### EXERCISE DESCRIPTION
Give back, unchanged, the line with "for stage, port", the line with "obj.data.transform(world)", and every line between them, and no other line.

### SUPPLIED INFORMATION
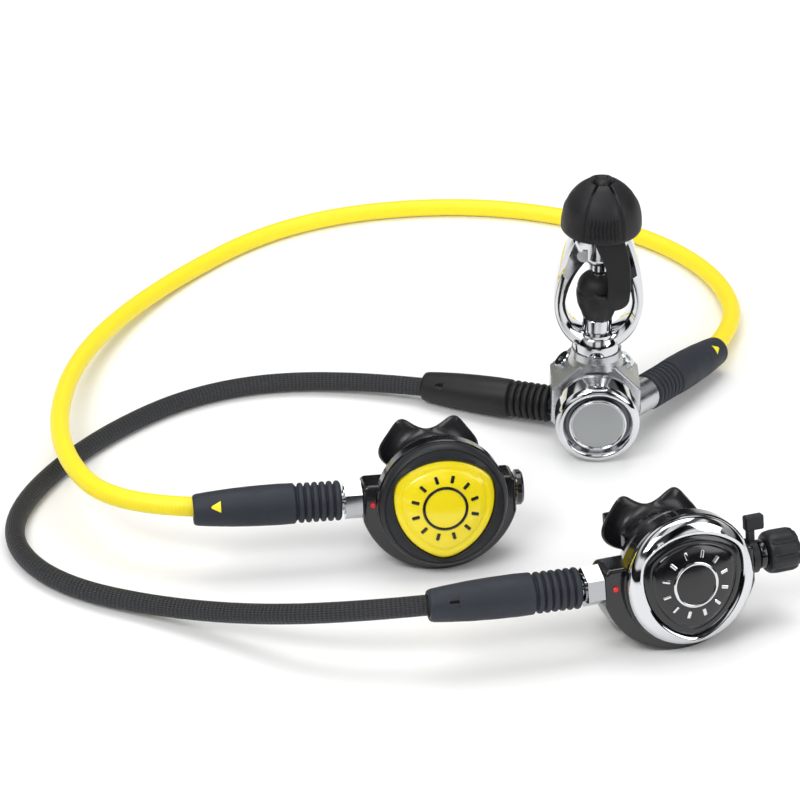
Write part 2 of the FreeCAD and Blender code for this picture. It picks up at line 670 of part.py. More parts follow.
def adjuster_spindle(stage):
    shape = rod(4.4, barrel_point(26), X_AXIS, 10)
    return shape.cut(hexagon(4.4, barrel_point(29), X_AXIS, 9))


def adjuster_knob(stage):
    """Stem, glossy neck and an eight-lobed grip."""
    neck = stage.right + 4.8
    grip = neck + 4.4
    shape = rod(1.8, barrel_point(31.5), X_AXIS, neck - 31)
    shape = shape.fuse(turned([(0, 0), (7.0, 0), (7.6, 1.0), (7.6, 4.6), (0, 4.6)],
                              barrel_point(neck), X_AXIS))
    knob = turned([(0, 0), (10.2, 0), (11.4, 1.4), (11.2, 15.4), (9.8, 17.2), (0, 17.8)],
                  barrel_point(grip), X_AXIS)
    for i in range(8):
        angle = math.radians(45 * i)
        spot = barrel_point(grip + 2.5) + V(0, math.cos(angle), math.sin(angle)) * 12.6
        knob = knob.cut(rod(2.6, spot, X_AXIS, 20))
    return shape.fuse(knob)


def venturi_lever(stage):
    """Collar round the barrel with a short arm and a ridged thumb paddle."""
    base = stage.right + 0.2
    collar = pipe(9.2, BARREL_R + RUN, barrel_point(base), X_AXIS, 3.4)
    arm = Part.makeBox(3.4, 4.0, 8.0, barrel_point(base) + V(0, -2.0, 7.5))
    paddle = Part.makeBox(10.5, 5.0, 8.0, barrel_point(base) + V(-1.5, -2.5, 14.0))
    paddle = rounded(paddle, 1.2, lambda e: True)
    return collar.fuse(arm).fuse(paddle)


def exhaust_valve(stage):
    disc = turned([(0, 0.1), (EXHAUST_R + 1.2, 0.1), (EXHAUST_R + 1.2, 0.7), (2.4, 1.1), (0, 1.1)],
                  V(0, CASE_DEPTH, EXHAUST_Z), Y_AXIS)
    stem = rod(1.2, V(0, CASE_DEPTH - 4.2, EXHAUST_Z), Y_AXIS, 4.6)
    bead = Part.makeSphere(1.9, V(0, CASE_DEPTH - 4.3, EXHAUST_Z))
    return disc.fuse(stem).fuse(bead)


def tee_duct(offset, half_width):
    """Duct section across the back of the case, run along X."""
    top = -5.2 - offset
    bottom = -28.5 + offset
    front = CASE_DEPTH + 0.1 + offset
    back = CASE_DEPTH + 12.5 - offset
    points = [V(-half_width, front, top), V(-half_width, back - 4, top),
              V(-half_width, back, top - 6), V(-half_width, back, bottom + 6),
              V(-half_width, back - 5, bottom), V(-half_width, front, bottom)]
    return Part.Face(Part.makePolygon(points + [points[0]])).extrude(V(2 * half_width, 0, 0))


def exhaust_tee(stage):
    shell = tee_duct(0, 31.0).cut(tee_duct(1.7, 33.0))
    window = rod(EXHAUST_R + 1.8, V(0, CASE_DEPTH - 1, EXHAUST_Z), Y_AXIS, 5)
    return shell.cut(window)


def mouthpiece(stage):
    """Silicone sleeve, duct, lip shield and two bite tabs."""
    root = CASE_DEPTH + 1.0
    sleeve = oval_y(33.4, 21.6, MOUTH_Z, root, CASE_DEPTH + 12)
    duct = oval_y(29, 17, MOUTH_Z, CASE_DEPTH + 12, CASE_DEPTH + 26)
    shield = oval_y(54, 26, MOUTH_Z, CASE_DEPTH + 23, CASE_DEPTH + 26)
    solid = sleeve.fuse(duct).fuse(shield)
    for side in (-1, 1):
        horn = oval_y(24, 24, MOUTH_Z + 5, CASE_DEPTH + 23, CASE_DEPTH + 26)
        horn.translate(V(side * 14, 0, 0))
        solid = solid.fuse(horn)
        neck = Part.makeBox(7, 10, 3.0, V(side * 17 - 3.5, CASE_DEPTH + 25.5, MOUTH_Z - 1.5))
        pad = Part.makeBox(8, 3, 11.0, V(side * 17 - 4, CASE_DEPTH + 35, MOUTH_Z - 5.5))
        solid = solid.fuse(neck).fuse(rounded(pad, 1.2, lambda e: True))
    solid = solid.cut(oval_y(29.1, 18.1, MOUTH_Z, root - 1, CASE_DEPTH + 11.1))
    return solid.cut(oval_y(24, 12.5, MOUTH_Z, CASE_DEPTH + 10, CASE_DEPTH + 28))


def mouthpiece_tie(stage):
    band = oval_y(35.8, 24.0, MOUTH_Z, CASE_DEPTH + 4, CASE_DEPTH + 8)
    band = band.cut(oval_y(33.5, 21.7, MOUTH_Z, CASE_DEPTH + 3, CASE_DEPTH + 9))
    head = Part.makeBox(5.0, 5.0, 6.0, V(-22.0, CASE_DEPTH + 3.5, MOUTH_Z - 3))
    return band.fuse(head)


def coupling_nut(stage):
    nut = hexagon(NUT_FLATS, barrel_point(-stage.reach - 0.1), -X_AXIS, NUT_LENGTH)
    collar = rod(7.4, barrel_point(-stage.reach - 0.1), -X_AXIS, NUT_LENGTH + 0.6)
    bore = rod(BARREL_R + GAP, barrel_point(-stage.reach + 1), -X_AXIS, NUT_LENGTH + 4)
    return nut.fuse(collar).cut(bore)


STAGE_PIECES = [
    ("case", case), ("cover_ring", cover_ring), ("purge_cover", purge_cover),
    ("diaphragm", diaphragm), ("demand_lever", demand_lever), ("valve_tube", valve_tube),
    ("orifice", orifice), ("poppet", poppet), ("poppet_spring", poppet_spring),
    ("exhaust_valve", exhaust_valve), ("exhaust_tee", exhaust_tee), ("mouthpiece", mouthpiece),
    ("mouthpiece_tie", mouthpiece_tie), ("coupling_nut", coupling_nut), ("lock_pin", lock_pin),
]
PRIMARY_ONLY = [
    ("adjuster_knob", adjuster_knob), ("adjuster_spindle", adjuster_spindle),
    ("venturi_lever", venturi_lever),
]
OCTOPUS_ONLY = [("octopus_end_plug", octopus_end_plug)]


def save(name, shape):
    solids = Part.makeCompound(shape.Solids)
    bad = [s for s in shape.Solids if not s.isValid()]
    if bad or not shape.Solids:
        print("CHECK", name, "solids", len(shape.Solids), "invalid", len(bad))
    target = shape.Solids[0] if len(shape.Solids) == 1 else solids
    target.exportStep("parts/%s.step" % name)


def save_stage(stage, pieces):
    floor = Part.makeBox(400, 400, 60, V(-200, -400, -60))
    for name, make in pieces:
        shape = make(stage)
        shape.Placement = stage.placement.multiply(shape.Placement)
        if name == "case":
            shape = shape.cut(floor)
        full = name if name.startswith(stage.name) else stage.name + "_" + name
        save(full, shape)


def main():
    os.makedirs("parts", exist_ok=True)
    for make in (first_stage_body, port_plugs, spring_cap, cap_disc, adjusting_ring, main_spring,
                 spring_pad, pressure_diaphragm, valve_pin, high_pressure_valve, balance_spring,
                 rear_plug, inlet_filter, yoke_retainer, yoke, screw_pad, yoke_screw, yoke_knob,
                 dust_cap, dust_cap_strap):
        save(make.__name__, make())
    save("primary_hose", hose(primary_route(), "primary_hose"))
    save("octopus_hose", hose(octopus_route(), "octopus_hose"))
    save("hose_inlet_ends", Part.makeCompound([hose_inlet_end(PRIMARY_PORT),
                                               hose_inlet_end(OCTOPUS_PORT)]))
    save("hose_outlet_ends", Part.makeCompound([hose_outlet_end(PRIMARY),
                                                hose_outlet_end(OCTOPUS)]))
    for stage, port in ((PRIMARY, PRIMARY_PORT), (OCTOPUS, OCTOPUS_PORT)):
        save(stage.name + "_protectors", Part.makeCompound([
            protector(port.point(port.sleeve), port.way),
            protector(along(stage.joint_centre(), stage.hose_way, 1.0), stage.hose_way)]))
    save_stage(PRIMARY, STAGE_PIECES + PRIMARY_ONLY)
    save_stage(OCTOPUS, STAGE_PIECES + OCTOPUS_ONLY)


main()
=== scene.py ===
import json
import math

import bmesh
import bpy
from mathutils import Matrix, Vector

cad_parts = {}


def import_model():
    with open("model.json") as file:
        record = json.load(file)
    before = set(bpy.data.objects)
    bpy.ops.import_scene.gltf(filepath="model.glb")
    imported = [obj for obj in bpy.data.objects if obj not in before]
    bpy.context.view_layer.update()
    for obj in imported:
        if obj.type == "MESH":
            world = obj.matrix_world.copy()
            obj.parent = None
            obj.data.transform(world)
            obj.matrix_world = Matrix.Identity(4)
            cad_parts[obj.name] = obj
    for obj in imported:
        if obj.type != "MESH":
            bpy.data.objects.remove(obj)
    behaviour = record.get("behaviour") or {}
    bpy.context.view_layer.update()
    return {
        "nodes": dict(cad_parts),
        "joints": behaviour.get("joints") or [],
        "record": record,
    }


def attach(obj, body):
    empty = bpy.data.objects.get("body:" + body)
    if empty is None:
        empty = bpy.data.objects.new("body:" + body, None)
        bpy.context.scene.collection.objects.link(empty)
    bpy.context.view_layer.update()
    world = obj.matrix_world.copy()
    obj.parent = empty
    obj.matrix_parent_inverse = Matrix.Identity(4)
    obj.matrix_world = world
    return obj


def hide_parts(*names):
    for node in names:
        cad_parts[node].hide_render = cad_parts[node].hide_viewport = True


# A scuba regulator set: yoke first stage, primary and octopus second stages, two hoses.
# Lengths inside the shape functions are millimetres in a local frame; MM brings them to metres.

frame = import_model()

MM = 0.001
WORLD = Matrix.Scale(MM, 4)

# The hoses' sizes and routes are in metres, as the frame's are.
HOSE_DIAMETER = 0.0107
HOSE_STEP = 0.0016              # between the tube's rings
HOSE_SIDES = 40
TAIL_LENGTH = 0.036             # crimped ferrule, from the protector's foot to the hose's end
SWIVEL_GAP = 0.001              # from the swivel's centre to the outlet protector's foot

PRIMARY_ROUTE = [
    (-0.0570, 0.0206, 0.0120), (-0.1312, 0.0501, 0.0066), (-0.2220, 0.0420, 0.0053),
    (-0.2900, -0.0220, 0.0053), (-0.3270, -0.1030, 0.0053), (-0.2980, -0.1600, 0.0053),
    (-0.2190, -0.1920, 0.0080), (-0.1322, -0.2335, 0.0363), (-0.0540, -0.2169, 0.0363),
]
OCTOPUS_ROUTE = [
    (0.0515, 0.0390, 0.0165), (0.0929, 0.0950, 0.0091), (0.0880, 0.1800, 0.0053),
    (0.0320, 0.2430, 0.0053), (-0.0680, 0.2760, 0.0053), (-0.1820, 0.2510, 0.0053),
    (-0.2620, 0.1600, 0.0053), (-0.3030, 0.0520, 0.0170), (-0.3010, -0.0680, 0.0310),
    (-0.2560, -0.1425, 0.0366), (-0.1766, -0.1327, 0.0366),
]

# Places in a second stage's own frame: X to its right, Y from the cover to the mouth, Z up.
LEVER_PIVOT = Vector((8.0, 7.4, 1.0))
BARREL_Y = 13.0
BARREL_Z = 1.0


# ---- places ----
def joint(name):
    return next(j for j in frame["joints"] if j["name"] == name)


def stage_place(stage):
    """Local frame of a second stage, from its swivel, its purge cover and its lever."""
    x = Vector(joint(stage + "_swivel")["axis"]).normalized()
    y = Vector(joint(stage + "_purge_press")["axis"]).normalized()
    z = x.cross(y)
    turn = Matrix((x, y, z)).transposed()
    origin = Vector(joint(stage + "_lever_tilt")["pos_m"]) - turn @ LEVER_PIVOT * MM
    return Matrix.Translation(origin) @ turn.to_4x4() @ WORLD


def facing(base, way):
    """Frame in millimetres whose Z runs along way, from a base in metres."""
    turn = Vector(way).to_track_quat("Z", "Y").to_matrix().to_4x4()
    return Matrix.Translation(base) @ turn @ WORLD


def barrel_place(stage, x):
    """Frame on a stage's barrel axis, Z pointing to the stage's right."""
    turn = Matrix(((0, 0, 1), (1, 0, 0), (0, 1, 0))).to_4x4()
    return stage_place(stage) @ Matrix.Translation((x, BARREL_Y, BARREL_Z)) @ turn


# ---- meshes ----
def smooth_shade(mesh, sharp):
    """Smooth every face, but keep edges sharper than so many degrees."""
    mesh.polygons.foreach_set("use_smooth", [True] * len(mesh.polygons))
    mesh.set_sharp_from_angle(angle=math.radians(sharp))


def piece(name, points, faces, place, body, slot, replaces=(), material=None, sharp=38.0):
    """One visible piece riding a body; it wears its slot's material unless another is given."""
    mesh = bpy.data.meshes.new(name)
    mesh.from_pydata([place @ Vector(p) for p in points], [], faces)
    work = bmesh.new()
    work.from_mesh(mesh)
    bmesh.ops.remove_doubles(work, verts=work.verts, dist=1e-6)
    bmesh.ops.recalc_face_normals(work, faces=work.faces)
    work.to_mesh(mesh)
    work.free()
    mesh.materials.append(material or MATERIALS[slot])
    smooth_shade(mesh, sharp)
    made = bpy.data.objects.new(name, mesh)
    bpy.context.scene.collection.objects.link(made)
    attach(made, body)
    if replaces:
        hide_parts(*replaces)
    return made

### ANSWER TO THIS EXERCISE
    for stage, port in ((PRIMARY, PRIMARY_PORT), (OCTOPUS, OCTOPUS_PORT)):
        save(stage.name + "_protectors", Part.makeCompound([
            protector(port.point(port.sleeve), port.way),
            protector(along(stage.joint_centre(), stage.hose_way, 1.0), stage.hose_way)]))
    save_stage(PRIMARY, STAGE_PIECES + PRIMARY_ONLY)
    save_stage(OCTOPUS, STAGE_PIECES + OCTOPUS_ONLY)


main()
=== scene.py ===
import json
import math

import bmesh
import bpy
from mathutils import Matrix, Vector

cad_parts = {}


def import_model():
    with open("model.json") as file:
        record = json.load(file)
    before = set(bpy.data.objects)
    bpy.ops.import_scene.gltf(filepath="model.glb")
    imported = [obj for obj in bpy.data.objects if obj not in before]
    bpy.context.view_layer.update()
    for obj in imported:
        if obj.type == "MESH":
            world = obj.matrix_world.copy()
            obj.parent = None
            obj.data.transform(world)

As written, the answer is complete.